Knowledge Reduction and Discovery based on Demarcation Information
Yuguo He
DOI: https://doi.org/10.48550/arXiv.cs/0405104
2004-05-27
Abstract:Knowledge reduction, includes attribute reduction and value reduction, is an important topic in rough set literature. It is also closely relevant to other fields, such as machine learning and data mining. In this paper, an algorithm called TWI-SQUEEZE is proposed. It can find a reduct, or an irreducible attribute subset after two scans. Its soundness and computational complexity are given, which show that it is the fastest algorithm at present. A measure of variety is brought forward, of which algorithm TWI-SQUEEZE can be regarded as an application.
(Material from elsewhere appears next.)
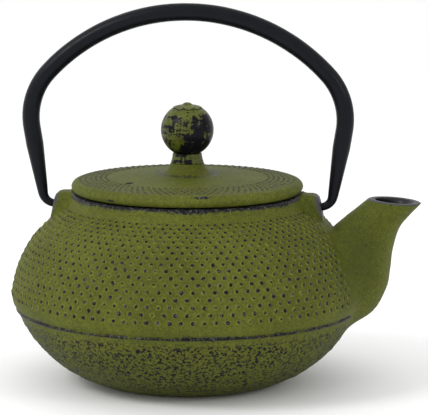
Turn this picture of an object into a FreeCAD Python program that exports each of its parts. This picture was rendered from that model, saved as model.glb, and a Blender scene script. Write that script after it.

The author also argues the rightness of this measure as a measure of information, which can make it a unified measure for "differentiation, a concept appeared in cognitive psychology literature. Value reduction is another important aspect of knowledge reduction. It is interesting that using the same algorithm we can execute a complete value reduction efficiently. The complete knowledge reduction, which results in an irreducible table, can therefore be accomplished after four scans of table. The byproducts of reduction are two classifiers of different styles. In this paper, various cases and models will be discussed to prove the efficiency and effectiveness of the algorithm. Some topics, such as how to integrate user preference to find a local optimal attribute subset will also be discussed.
Machine Learning,Databases,Information Theory